Quel giorno un commando di terroristi palestinesi di Settembre Nero trasformò l’aeroporto di Roma in un teatro di guerra. Bombe al fosforo, granate, colpi d’arma automatica. Almeno 32 morti, decine di feriti, famiglie cancellate in pochi minuti. Tra loro Antonio Zara, finanziere di appena vent’anni, ucciso mentre cercava di fermare l’assalto. Il suo sacrificio oggi è quasi invisibile, come se il tempo potesse assolvere l’oblio.

 
Fiumicino 1973: la strage dimenticata e Ostia rimossa dalla storia

Fiumicino 1973: la strage dimenticata e Ostia rimossa dalla storia

Ma la strage non nacque a Fiumicino. La strage affondava le sue radici a Ostia.
Ed è qui che il racconto pubblico si interrompe.

Ostia, nei primi anni Settanta, non fu una semplice periferia romana. Fu retrovia del terrorismo internazionale, base logistica, rifugio operativo. Appartamenti sul litorale utilizzati come covi, militanti che entravano e uscivano dal Paese, armi, esplosivi, piani di attacco. Non ipotesi, non illazioni: fatti accertati, documentati da arresti e informative dei servizi.

Proprio a Ostia vennero arrestati, nei mesi precedenti, terroristi palestinesi mentre pianificavano un attentato contro un aereo israeliano. Ed è un dettaglio che pesa come un macigno: il processo a quei terroristi fu fissato per il 17 dicembre 1973, lo stesso giorno della strage di Fiumicino. Una coincidenza temporale che grida ancora oggi, ma che nessuno ha voluto ascoltare fino in fondo.

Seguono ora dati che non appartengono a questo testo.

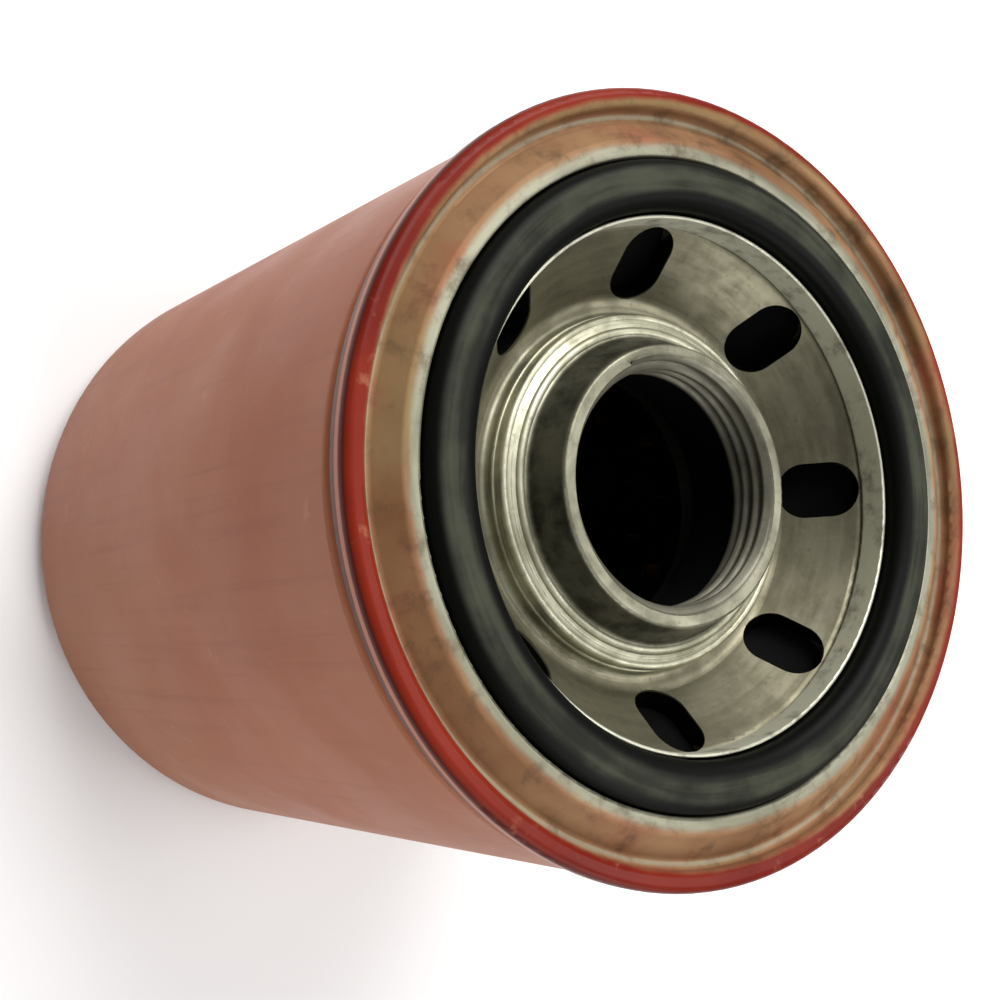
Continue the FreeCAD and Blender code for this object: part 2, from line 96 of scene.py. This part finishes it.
# the flap's section: radius and height from the seam plane in mm, over the top and back below
FLAP_TOP = ((17.05, -12.45), (20.2, -12.45), (21.8, -12.4), (23.4, -10.75), (25.0, -9.0),
            (26.6, -7.28), (28.1, -5.66), (29.4, -5.55), (29.9, -5.45), (30.4, -5.55),
            (31.15, -5.6))
FLAP_UNDER = ((31.2, -6.1), (30.9, -6.5), (29.2, -6.6), (28.3, -7.3), (27.4, -8.75),
              (27.0, -8.7), (26.5, -9.2), (25.3, -10.95), (24.9, -10.9), (24.4, -11.4),
              (22.6, -13.45), (20.0, -13.5), (17.05, -13.5))

# bands round the seam's outer face: middle height and half height in mm from the seam plane, and
# colour. Painted shade along the fold, a painted highlight line, painted dark reflection at the
# crown.
SEAM_BANDS = ((-2.1, 0.75, (74, 32, 17)), (-0.85, 0.36, (170, 112, 92)), (-0.1, 0.38, (78, 15, 6)))

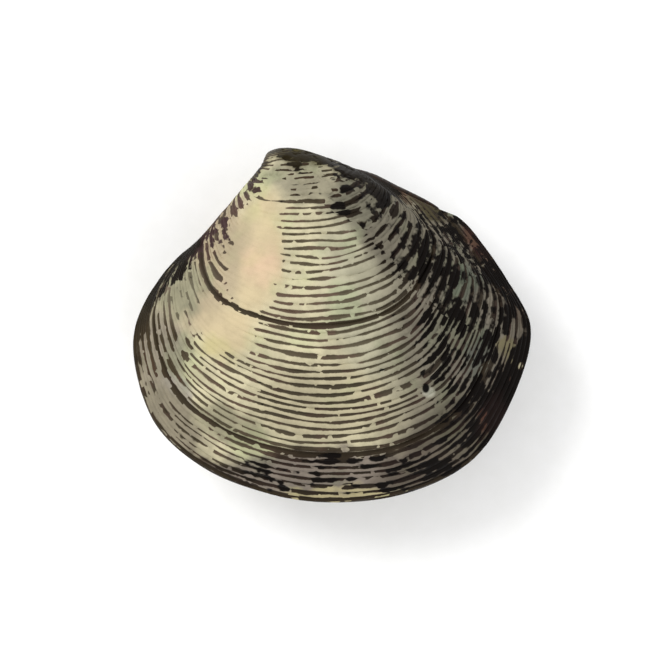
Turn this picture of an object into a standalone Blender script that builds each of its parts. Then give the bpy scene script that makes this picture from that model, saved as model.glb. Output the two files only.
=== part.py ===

I servizi sapevano. Le informative parlavano chiaro. Un appunto del 12 ottobre 1973 chiedeva di rafforzare la vigilanza su aeroporti e porti. Ostia era segnalata come area sensibile. Eppure nulla accadde. Nessuna svolta nella sicurezza. Nessuna presa d’atto pubblica. Fiumicino restò vulnerabile, presidiato da numeri ridicoli per uno scalo intercontinentale.

Dopo la strage arrivò la parte più oscura. Terroristi arrestati a Ostia e altrove liberati, esfiltrati, accompagnati fuori dall’Italia. Condanne lievi, pene simboliche. Accordi non dichiarati, compromessi geopolitici, il prezzo pagato alla “ragion di Stato”. È lì che Ostia scompare definitivamente dal racconto nazionale. Non perché non fosse rilevante, ma perché lo era troppo.

Oggi Ostia viene ricordata per tutt’altro. Ma negli anni Settanta fu anche questo: una base terroristica tollerata, rimossa, mai davvero elaborata. E quando una base sparisce dalla memoria, spariscono anche le responsabilità.

Fiumicino 1973 non è solo una strage dimenticata. È un esempio di memoria selettiva, di storia riscritta per omissione. Ricordare Ostia significa rompere un tabù, riaprire domande, disturbare equilibri che ancora resistono.

Ma la memoria non è negoziabile.
Non lo è per Antonio Zara.
Non lo è per le decine di innocenti uccisi.
Non lo è per un Paese che, se continua a rimuovere, rischia di ripetere.